The genome of polar berars is programmed - again through many millienia of natural selection - to exploit a specific habitat. They cannot just 'switch' and start to exploit habitats that would be very unique to the current genetic population. Moreover, if for some reason they started hybridizing with Grizzly Bears, we'd witness their demise through genetic dilution, as is happening with White Headed Duck in Europe because of the introduction of the closely related Ruddy Duck from North America with which it interbreeds.

The bottom line is that Lomborg ought to keep his mouth shut when it comes to commenting on areas that are beyond his competence. Unfortuneately, that would cover just about everything in his first and latest book. As I have said to exhaustion, the only reason he gets attention is because his words resonate for those with power and wealth who don't want things to change. They have given him averitable megaphone to promote ideas that are plain wrong. Otherwise nobody would have heard of him.

By Jeff Harvey (not verified) on 18 Nov 2007 #permalink

Yeah, Andy, I've read that twice and I am still puzzled. You seem to be saying that most of Dave's points against Lomborg/Gingrich et al occupying the center of the CC debate are true, but you need to give them (Gin/Lom)a stroke to get a few persuadable Republicans on board. That is literally all I can make of your side of that exchange.

Andy, You say that Lomborg represents "an intellectual lifeboat for a lot of doubtful" (those are your words).

This is precisely wrong in my view. What I feel Lomborg is doing, and this is exceedingly cunning, is claiming to be on the left but espousing rhetoric that comes from the libertarian right. If he claimed to be on the right, then nobody would pay any attention to him at all. It appears to me that he's marketed himself along these lines, otherwise he would have been totally ignored by the intellectual mainstream, because he has no formal qualifications in any of the relevant earth or life sciences. He even admits in the Preface of TSE that (and I quote), "I am not an expert as regards environmetnal problems". But he doesn't have to be, so long as he says what many people desperately want to hear.
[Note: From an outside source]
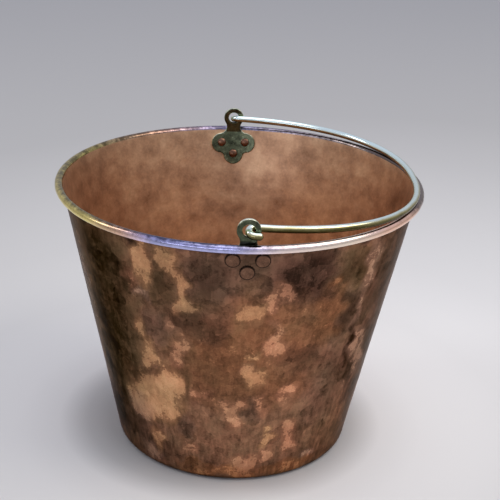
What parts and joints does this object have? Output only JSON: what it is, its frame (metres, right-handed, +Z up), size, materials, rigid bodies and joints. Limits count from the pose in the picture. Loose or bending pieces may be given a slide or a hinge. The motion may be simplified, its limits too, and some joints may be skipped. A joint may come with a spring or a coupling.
{
  "type": "peat bucket",
  "caption": "Tapered hammered copper bucket for peat or firewood, with a wired rim, riveted brass ears and a brass bail that folds down on the rim.",
  "frame": {"origin": "centre of the flat ring that the bucket stands on", "axes": "+Z up along the bucket's axis; the ears are on the Y axis, the front one at -Y; the folded bail lies on the +X side of the rim"},
  "size_m": [0.37, 0.37, 0.3029],
  "materials": {
    "copper": "hammered copper with a brown patina",
    "floor_copper": "plain copper sheet with a brown patina",
    "iron_wire": "drawn iron wire",
    "cast_brass": "cast brass, filed and worn",
    "rivet_copper": "hammered copper",
    "rod_brass": "polished brass rod"
  },
  "bodies": {
    "bucket": {"body_wall": "copper", "floor_disc": "floor_copper", "rim_wire": "iron_wire", "front_ear": "cast_brass", "rear_ear": "cast_brass", "front_rivet_left": "rivet_copper", "front_rivet_right": "rivet_copper", "front_rivet_lower": "rivet_copper", "rear_rivet_left": "rivet_copper", "rear_rivet_right": "rivet_copper", "rear_rivet_lower": "rivet_copper"},
    "bail": {"bail_handle": "rod_brass"}
  },
  "joints": [
    {"name": "handle_swing", "type": "hinge", "parent": "bucket", "child": "bail", "pos_m": [0, 0, 0.29045], "axis": [0, -1, 0], "range_deg": [0, 184.75]}
  ]
}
In my view Lomborg's other quite cunning trait is to know just a little more than his target audience. He doesn't care at all that scientists know volumes more than he does, because he is not preaching to them. So long as you know just a tad more than the people you are aiming to reach, you will have them. Let's be honest here - the vast majority of people in the developed world want to do the right thing, and hate to think they are part of a political and economic system that is sending our planet's ecological life-support systems down the tubes. But, given what we know about the combined effects of overconsumption and population, Lomborg has made a lot of people who would rather not spend a lot of time thinking about these issues much less guilty. His message is hardly intellectual.